In due course the consistent and patient work done by the RSS paid off. There arose a line of political and cultural leaders committed to the singular Hindu civilisation that embraced varied pagan cultures which had survived over several millennia, outliving all hostile social and cultural conditions.
The rise of Hindutva ideology (Hindutva literally means the essence of the Hindu and stands for the political assertion of Hindu values) and the Sangh Parivar-backed Narendra Modi in Indian polity were clear signs that the pagans were reviving.
The Abrahamic monitoring agencies (NGOs propelled by foreign funds) put in place all over India by the combined might of the ‘people of the book’, sounded the alarm bells. Supported by the liberal bleeding-hearts crowd, they attacked Modi right from the start, well before he became a national figure.
A major contribution towards blackening the image of rising Hindus was made by the United States Commission on International Religious Freedom (USCIRF), an advisory body to the US Congress, which is actually a Christian club formed to facilitate conversion of pagans and other unaffiliated sections of the species everywhere on the planet.
The annual reports of this sectarian agency have permanently reserved a major section for diatribes against the Hindus and clubbed them together with authoritarian communist regimes such as those in China and North Korea as well as super-fanatic Islamic countries such as Pakistan and Saudi Arabia, where human rights violations are perennial and a daily affair.
The NGOs in India, funded by ‘people of the book’, have many stooges with Hindu names planted in the media. Their trained voices became a vociferous cacophony that seemingly sounded like the voices of millions when they actually represented only a few bedraggled individuals behind the racket.
A very powerful campaign inside and outside India by these proxies in 2005 saw Modi becoming the only person ever to be banned for travel to the United States of America under the International Freedom Act provision of the US Immigration and Nationality Act (INA).
However, nine years later, Modi visited the US as the proud Prime Minister of India. And nobody was able to stop him, despite the opposition of the combined might of the grand Abrahamic alliance on the planet. Modi and the Hindu pagans had come a long way and had done the impossible.
They turned the tide, pulled the carpet from beneath the feet of the tribalists, who came from different directions.
Seeing that the old tactic of approaching the pagans with wily terms such as “love” and “peace” and then disarming them was not working any more, the pagans were branded as “right-wing extremists” and “fascists” by a biased national and international press. But the pagans learnt the trick of the trade from the ‘people of the book’ and excelled in it. Bad press, yes, but nobody could ignore the sheer might of the pagan unity.

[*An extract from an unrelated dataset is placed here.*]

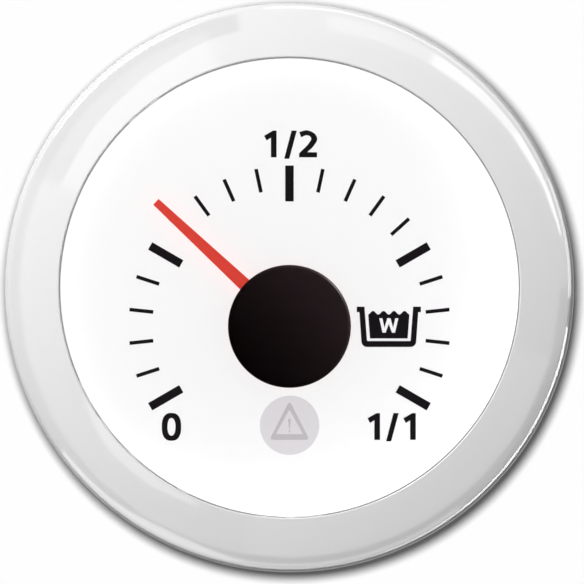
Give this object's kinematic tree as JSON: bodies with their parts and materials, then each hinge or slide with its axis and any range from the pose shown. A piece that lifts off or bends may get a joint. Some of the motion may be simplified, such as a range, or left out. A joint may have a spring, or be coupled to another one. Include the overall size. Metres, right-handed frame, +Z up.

When Modi became the chief minister of Gujarat, he was greeted by his enemies in his own land with the cold-blooded murder of 58 Hindu pilgrims, most of them women and children, by Muslims in Godhra on 27 February 2002.
Enraged by this horrific act, Hindu mobs rose against the Muslims and, in a reprisal that lasted three days, killed nearly 800 of them. Trying to control the irate crowds, more than 200 policemen also lost their lives. But the thousand-year-old Hindu-Muslim riots in Gujarat came to an abrupt end.
Modi was elected three times as chief minister in the same state and then he entered the national scene by becoming the Prime Minister of India in 2014, uprooting the opposition in a show of Hindu unity that melted away the caste stigma that was used hitherto as a stick to beat the pagans with.
In 2019, despite full-throated pressure from the global anti-pagan alliance, Modi and the BJP did the unthinkable for the global Abrahamic alliance by winning the national elections for the second time – and with greater numbers. This forced the enemies who played the secular card to sit back and accept the Hindu pagans grudgingly.
The need for Hindu India by the outside world was apparently more than what Hindu India needed from the outside world. And all the world leaders posed with Modi for photo ops in recent years.